My inspiring sister felt imperfect and I worried how that would develop. This pressure on herself really came from a culture that does not see past image and, more importantly, a family that sets a precedent on perfection, including body perfection. Nothing caused me such pain and awareness than to realize what we were sharing between ourselves. To this day she complains about living with my exercise-obsessed brother and mom. And this claws at my heart. But it also reminds me of the power that actions and words yield.
In no way do I suggest that I am grateful for my brother’s unsolicited critique of my body. But all the same, it compelled me to be more aware of an issue I formerly believed only pertained to women. It certainly manifests itself differently, but this instance provided me with the vocabulary and tools to investigate a much larger, looming issue that silently and loudly pervades our culture.
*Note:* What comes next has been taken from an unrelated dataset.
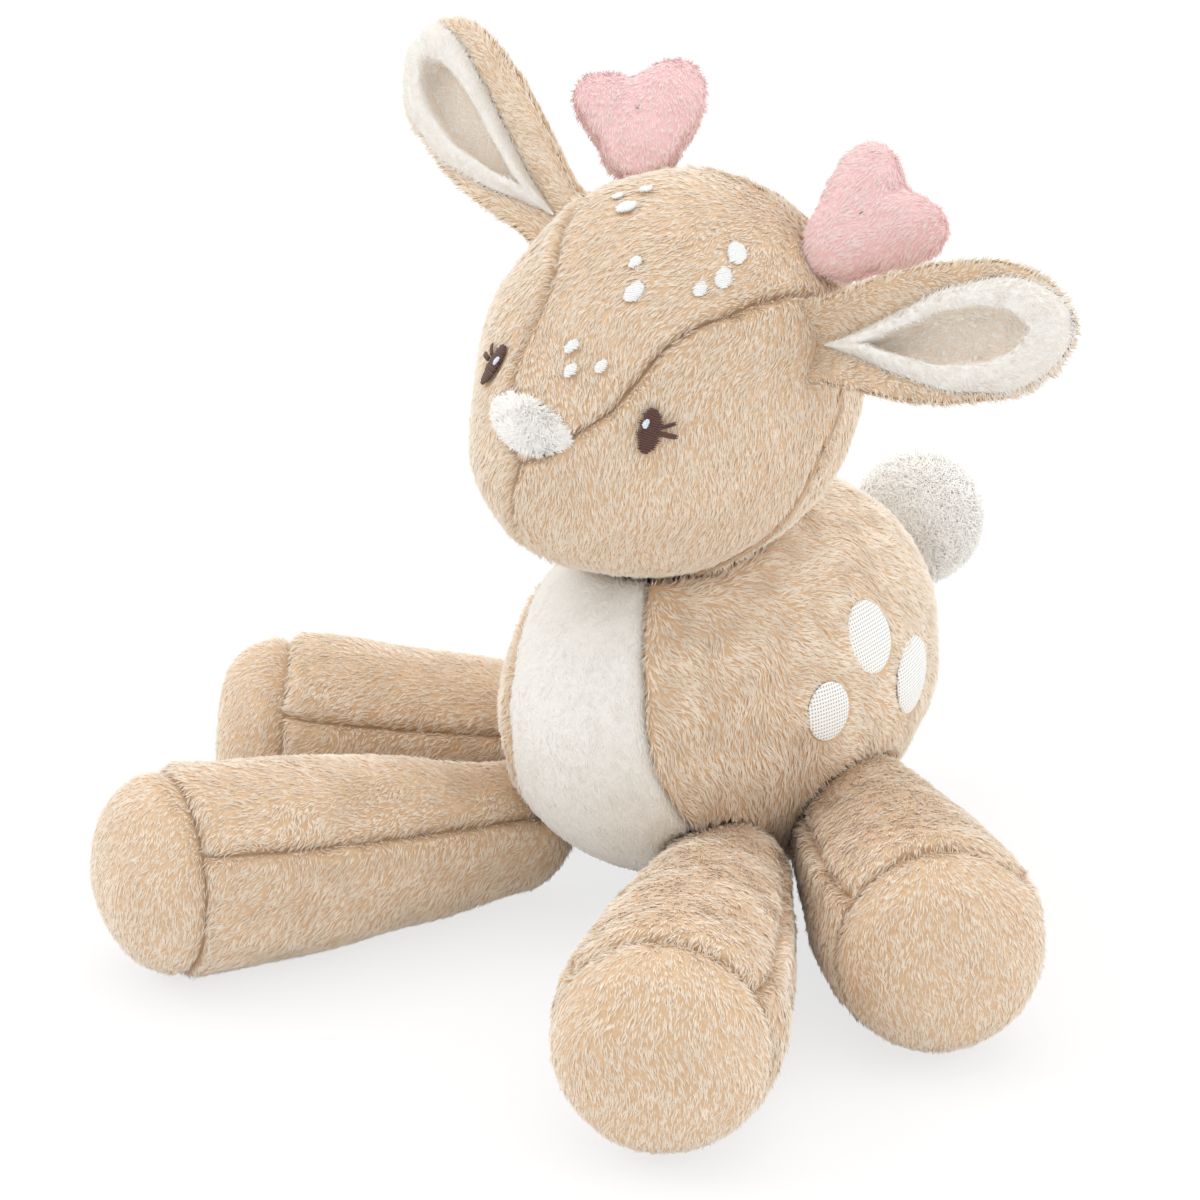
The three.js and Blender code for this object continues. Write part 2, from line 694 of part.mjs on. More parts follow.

Thanksgiving is coming right around the corner and with it, I may be back home in Denver, reunited with my family. Since the last time we sat down at the table, I have confronted my body insecurities for the first time. By speaking about these image issues, I’ve gained the tools to confront unintentional pressure from my family life. When I sit down and break bread with my kin and talk with my sister about her college applications, the body image criticisms dealt by my grandfather decades ago and the hurtful words handed to me by my brother will not be sitting with us.